Vor diesem Hintergrund muß man auch das Versprechen sehen, daß bald CD-ROM-Speicher und Laserdrucker mit Atari-Label auf den Markt kommen sollen. Die CD-ROMs

müssen unter 500 Dollar sinken, Laserprinter unter 1000 Dollar. Und mit letzterem rechnet Stumpf für 1986 nicht mehr. Was 1986 noch passieren könnte, ist die Vorstellung des 32-Bit-Rechners auf 68020-Basis, von dem bisher auf jeder Atari-Pressekonferenz die Rede war. Zunächst ist jedoch der 1040 ST F angesagt, ein Mega-Atari mit eingebautem Floppylaufwerk, der 3298 Mark kostet. Der 520 plus ist ab sofort auf 2698 Mark reduziert und die Zentraleinheit des "kleinen" 260 auf 998 Mark den ursprünglich vorgesehenen Preis. Alwin Stumpf: "Als wir damals den Preis planten, habe ich mich nicht getraut, von einem Dollarkurs unter 2,30 Mark auszugehen."

Allerdings sind es nicht die Profis allein, von deren Bedarf an billigen Computern Atari profitieren will. Auch das Videospiel-Geschäft bringt dem Unternehmen, das bis Ende 1985 weltweit 100 000, davon in Deutschland 36000 Stück ST verkauft haben will, guten Umsatz. International seien letztes Jahr eine Million Videospiele abgesetzt worden, sagt Firmenboß Jack Tramiel. Deshalb entwickle man in Sunnyvale derzeit ein Spielgerät mit besserer Grafik, den 7800, sowie einen Videocomputer mit 68 000er Chip. "So selbstverständlich, wie Siemens Atomkraftwerke und Bügeleisen verkauft, trauen wir uns zu, professionelle Personal Computer, Heimcomputer und Spielprogramme zu verkaufen, kommentiert der Commodore-erfahrene Alwin Stumpf.

Die Softwareübersicht, die zur Hannover-Messe herausgekommen ist, spiegelt die nicht unbeträchtliche Bedeutung wider, die die Unterhaltung nach wie vor für Atari hat. Stark auf dem Vormarsch sind Sprachen, Compiler und Tools; aber auch die kommerziellen Programme stehen längst nicht mehr so verloren da wie noch zur SYSTEMS.
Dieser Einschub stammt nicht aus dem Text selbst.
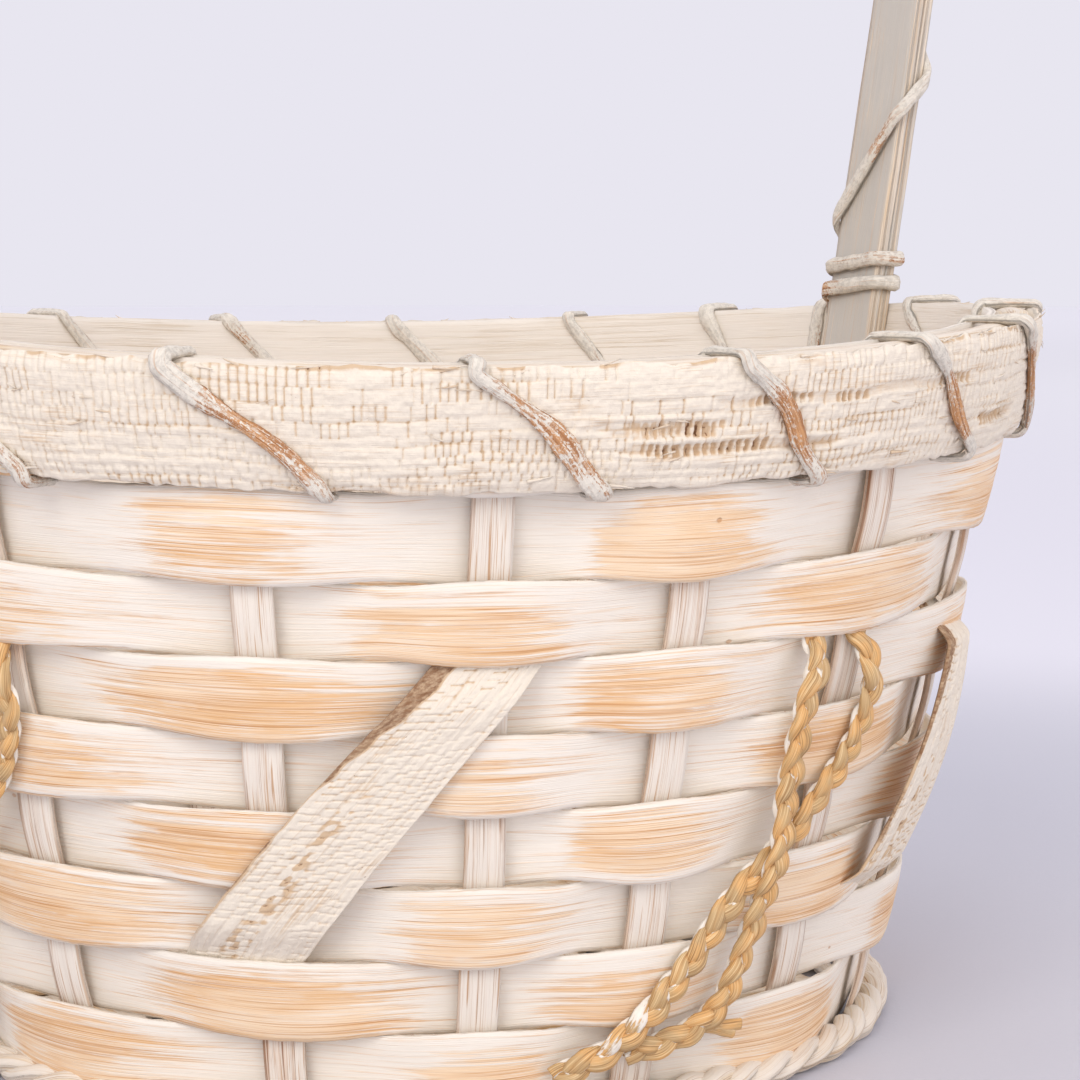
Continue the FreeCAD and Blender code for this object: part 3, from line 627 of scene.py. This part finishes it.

Die Stimmung bei der Atari-Mannschaft ist jedenfalls spürbar optimistisch. Dazu trägt sicher auch die Aussicht bei, demnächst vielleicht in Berlin fertigen zu können. Kontakte zu Wirtschaftssenator Elmar Pieroth bestehen schon. Tramiel wird kein leichter Verhandlungspartner sein für den CDU-Politiker.